You keep hearing everyone banging on about how important the first 10 pages of your script are. In those few minutes of reading, you are told, whoever is holding your script in their grubby paws will have already made up their mind. Now matter what happens in the 2nd act, no matter how wow-ing your finale, if your first 10 pages aren’t mustard-cutters then your script has already been rejected.
Now you can either bitch about the shallowness of the industry, how your work can’t possibly be judged on such a small sample, and probably never sell your script. OR, you can accept that those rules might be harsh but they’re fair, endeavour to make your first 10 pages flawless thus giving the rest of your script a fighting chance
As a caveat: a lot of people are looking for things like “a strong, original, writer’s voice” and of course those things are very important. But we can’t help you with that. What we can help you to do is avoid all the mistakes that instantly flag your script up as amateurish and get it chucked straight into the circular file under the desk.
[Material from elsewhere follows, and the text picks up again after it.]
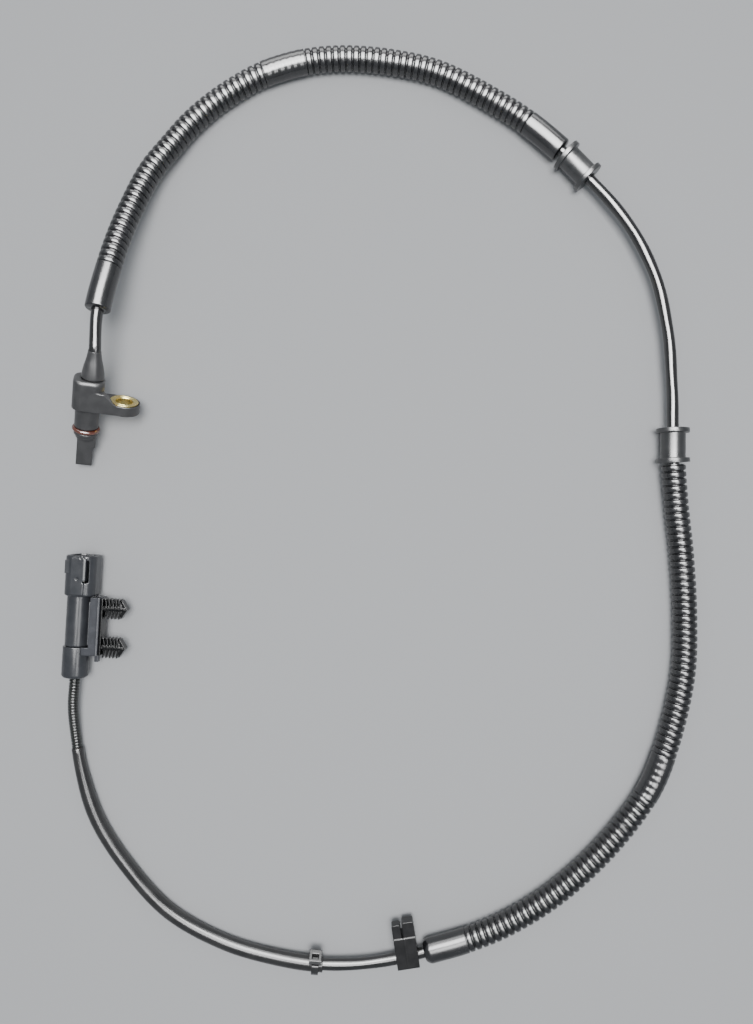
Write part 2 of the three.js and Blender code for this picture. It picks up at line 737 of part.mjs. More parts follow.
function connectorHousing() {
  const spigot = alongY(rod(spigotRadius, shellStart - spigotLength, shellStart + 1));
  const shell = alongY(rod(shellRadius, shellStart, collarStart + 1));
  const collarShape = roundedRectangle(collarWidth, collarHeight, collarCorner);
  const collar = alongY(prism(collarShape, collarStart, collarEnd).translate([collarOffset, 0, 0]));
  const cavityShape = roundedRectangle(
    collarWidth - 2 * collarWall, collarHeight - 2 * collarWall, collarCorner - collarWall);
  const cavity = alongY(prism(cavityShape, floorHeight, collarEnd + 1).translate([collarOffset, 0, 0]));
  const top = collarHeight / 2;
  const panel = box(
    [panelCentre - panelWidth / 2, collarStart + 0.6, top - 1],
    [panelCentre + panelWidth / 2, collarEnd - 0.6, top + panelHeight]);
  const left = collarOffset - collarWidth / 2;
  const key = box(
    [left + 0.3, collarEnd - slotMargin - keyLength, top - 4], [left + 0.3 + keyWidth, collarEnd - slotMargin, top - 0.9]);
  const slotShape = roundedRectangle(slotWidth, slotLength, slotWidth / 2 - 0.01);
  const slot = prism(slotShape, 0, top + 2)
    .translate([slotCentre, collarEnd - slotMargin - slotLength / 2, 0]);
  const neck = box(
    [0, shellStart + gap, -railNeck / 2], [retainerStart + 1, shellStart + gap + railLength, railNeck / 2]);
  const railFace = retainerStart + 1;
  const rail = box(
    [railFace, shellStart + gap, -railHead / 2], [railFace + railHeadThickness, shellStart + gap + railLength, railHead / 2]);
  const bore = alongY(rod(connectorBore, shellStart - spigotLength - 1, floorHeight + 1));
  return toGeometry(spigot.add(shell).add(collar).add(panel).add(key).add(neck).add(rail)
    .subtract(cavity).subtract(slot).subtract(bore));
}

function rearCap() {
  const bore = spigotRadius + gap;
  const mouth = ribbedRadius + gap;
  const profile = [
    [mouth, 0], [capRadius - capChamfer, 0], [capRadius, capChamfer], [capRadius, capLength],
    [bore, capLength], [bore, capWall], [mouth, capWall], [mouth, 0],
  ];
  return toGeometry(alongY(toSolid(turned(profile, 24))));
}

function wireSeal() {
  const body = rod(connectorBore - gap, sealStart, sealStart + sealLength, 20);
  const hole = rod(coreRadius + gap, sealStart - 1, sealStart + sealLength + 1, 10);
  const half = pinSpacing / 2;
  return toGeometry(alongY(body.subtract(hole.translate([half, 0, 0])).subtract(hole.translate([-half, 0, 0]))));
}

function terminalBlock() {
  const body = rod(connectorBore - gap, blockStart, blockStart + blockLength, 20);
  const hole = rod(pinRadius + gap, blockStart - 1, blockStart + blockLength + 1, 10);
  const half = pinSpacing / 2;
  return toGeometry(alongY(body.subtract(hole.translate([half, 0, 0])).subtract(hole.translate([-half, 0, 0]))));
}

function terminalPin(side) {
  const end = floorHeight + pinReach;
  const start = blockStart + coreInBlock + gap;
  const profile = [[0, start], [pinRadius, start], [pinRadius, end - pinRadius], [0, end]];
  return toGeometry(alongY(toSolid(turned(profile, 8))).translate([(side * pinSpacing) / 2, 0, 0]));
}

const retainerEnd = collarStart - gap;
const retainerBegin = retainerEnd - retainerLength;
const retainerBottom = -retainerHeight / 2 + 0.6;
const retainerOut = retainerStart + retainerThickness;

function retainer() {
  const plate = box(
    [retainerStart, retainerBegin, retainerBottom], [retainerOut, retainerEnd, retainerBottom + retainerHeight]);
  const foot = box(
    [retainerStart - footReach, retainerBegin, capRadius + gap - 2.6],
    [retainerStart + 1, retainerBegin + footLength, retainerBottom + retainerHeight]);
  const cap = alongY(rod(capRadius + gap, -1, capLength + 2 * gap, 24));
  const neckSlot = box(
    [retainerStart - 1, shellStart, -railNeck / 2 - gap], [retainerStart + 1, retainerEnd + 1, railNeck / 2 + gap]);
  const headSlot = box(
    [retainerStart + 1 - gap, shellStart, -railHead / 2 - gap],
    [retainerStart + 1 + railHeadThickness + gap, retainerEnd + 1, railHead / 2 + gap]);
  return toGeometry(plate.add(foot).subtract(cap).subtract(neckSlot).subtract(headSlot));
}

function firTreeShape() {
  const pitch = (treeLength - 2.2) / treeFins;
  const upper = [];
  for (let i = 0; i < treeFins; i += 1) {
    const start = i * pitch;
    upper.push([start, treeCore], [start + 0.2 * pitch, treeHalfWidth], [start + 0.55 * pitch, treeHalfWidth - 0.2]);
    upper.push([start + 0.9 * pitch, treeCore]);
  }
  upper.push([treeLength - 2.2, treeHalfWidth - 0.4], [treeLength, 0.3]);
  const lower = upper.slice().reverse().map(([x, y]) => [x, -y]);
  return new THREE.Shape([...upper, ...lower].map(([x, y]) => new THREE.Vector2(x, y)));
}

function firTreeMount() {
  const inside = retainerOut + gap;
  const middle = retainerBottom + retainerHeight / 2;
  const base = box(
    [inside, retainerBegin + gap, retainerBottom + retainerHeight - 0.4 - baseHeight],
    [inside + baseThickness, retainerEnd - gap, retainerBottom + retainerHeight - 0.4]);
  let mount = base;
  const first = retainerBegin + (retainerLength - treeSpacing) / 2 + treeShift;
  [first, first + treeSpacing].forEach((place) => {
    const tree = prism(firTreeShape(), -treeThickness / 2, treeThickness / 2);
    const rib = box(
      [-0.5, -treeRib / 2, -treeThickness / 2 - 0.4], [treeLength - 1.4, treeRib / 2, treeThickness / 2 + 0.4]);
    mount = mount.add(tree.add(rib).translate([inside + baseThickness - 0.05, place, middle]));
  });
  return toGeometry(mount);
}

connector.add(
  piece('connector_housing', connectorHousing(), slatePlastic),
  piece('connector_rear_cap', rearCap(), slatePlastic),
  piece('wire_seal', wireSeal(), sealRubber),
  piece('terminal_block', terminalBlock(), insertPlastic),
  piece('terminal_pin_left', terminalPin(-1), tinned),
  piece('terminal_pin_right', terminalPin(1), tinned),
  piece('connector_retainer', retainer(), slatePlastic),
  piece('fir_tree_mount', firTreeMount(), firTreeBlack));

// Everything together

const cablePath = new Stretch(-exitStation, jacketEnd);
const clipPlace = frameAtStation(clipCentre).place;
const clipHolder = placedOn(clipCentre, clipTurn, 0);
clipHolder.add(piece('cable_clip', cableClip(clipPlace.z), charcoal));

const tieHolder = placedOn(tieCentre, 0);
const tieMesh = piece('cable_tie', cableTie(), glossBlack);
tieMesh.rotation.x = -tieTurn;
tieHolder.add(tieMesh);

const group = new THREE.Group();
group.add(
  head,
  piece('cable', tube(cablePath, jacketEnd + exitStation, cableRadius, cableSides, cableStep), cableJacket),
  piece('conduit_front', conduit(frontConduit), glossBlack),
  piece('grommet_front', grommet(frontGrommetStart), greyRubber),
  piece('grommet_rear', grommet(rearGrommetStart), greyRubber),
  piece('conduit_rear', conduit(rearConduit), glossBlack),
  clipHolder,
  tieHolder,
  piece('cable_sleeve', sleeve(), mattBlack),
  piece('ribbed_tube', ribbedTube(), glossBlack),
  piece('tail_core_white', tailCore(-1), whiteInsulation),
  piece('tail_core_brown', tailCore(1), brownInsulation),
  connector);

export default group;
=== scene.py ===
import math

import bmesh
import bpy
from mathutils import Matrix, Vector


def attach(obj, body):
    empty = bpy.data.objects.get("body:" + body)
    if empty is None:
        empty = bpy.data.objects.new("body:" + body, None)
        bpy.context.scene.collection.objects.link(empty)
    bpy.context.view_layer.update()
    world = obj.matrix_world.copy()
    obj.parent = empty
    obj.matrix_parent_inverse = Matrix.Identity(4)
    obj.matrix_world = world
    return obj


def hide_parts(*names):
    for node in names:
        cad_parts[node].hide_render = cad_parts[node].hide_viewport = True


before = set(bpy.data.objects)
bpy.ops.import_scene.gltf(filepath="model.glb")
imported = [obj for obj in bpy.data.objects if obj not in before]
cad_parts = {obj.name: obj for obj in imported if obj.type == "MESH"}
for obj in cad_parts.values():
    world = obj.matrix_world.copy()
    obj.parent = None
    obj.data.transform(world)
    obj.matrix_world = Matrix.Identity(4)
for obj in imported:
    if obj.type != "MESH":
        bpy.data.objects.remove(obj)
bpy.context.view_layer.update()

# Shapes are worked out in millimetres and brought to metres when a piece is finished
toMetres = 0.001
upward = Vector((0, 0, 1))
onAxis = 1e-6  # a smaller radius is a point on the axis
sidesOf = {"wide": 96, "usual": 64, "bore": 48, "small": 24}  # of round shapes


def say(text):
    print(f"sensor: {text}")


# Camera straight above, as in the photograph

view = {"place": (0.1134, -0.0418, 0.331), "lens": 27.0, "sensor": 36.0}

cameraData = bpy.data.cameras.new("overheadCamera")
cameraData.lens = view["lens"]
cameraData.sensor_width = view["sensor"]
cameraData.sensor_fit = "AUTO"
cameraData.clip_start = 0.01
cameraData.clip_end = 20
camera = bpy.data.objects.new("overheadCamera", cameraData)
camera.location = view["place"]
bpy.context.scene.collection.objects.link(camera)
bpy.context.scene.camera = camera
say("camera ready")


# The cable's line, the same points as in the solid model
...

What we have here is a scoring system – run through the questions below and answer honestly. Better yet, get a friend with fresh eyes to run through and answer honestly on your behalf. Tot up your score and find out where you came on our scale of crapness.
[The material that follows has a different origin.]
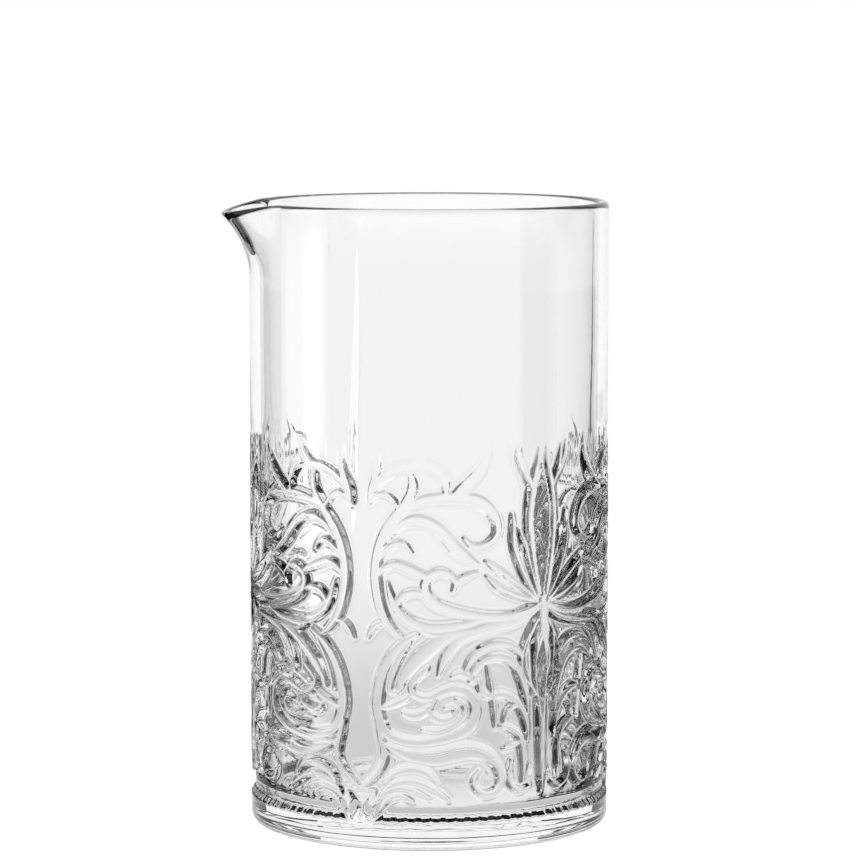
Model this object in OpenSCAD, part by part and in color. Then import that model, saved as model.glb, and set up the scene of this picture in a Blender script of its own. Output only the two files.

0-7: You’re doing pretty damn well.
7-15: Not too shabby, but a polish should improve your chances.
15-25: Better hope you have a forgiving reader.
25-40: Time to dig out those formatting and screenwriting guides.
40+: Erm, you have a lot of work to do.
The basics
+4 points if the font isn’t Courier 12pt
+1 point for capitalizing character’s names on their 2nd use and beyond
+3 points for any slugline that refers to anything other than “Day” or “Night”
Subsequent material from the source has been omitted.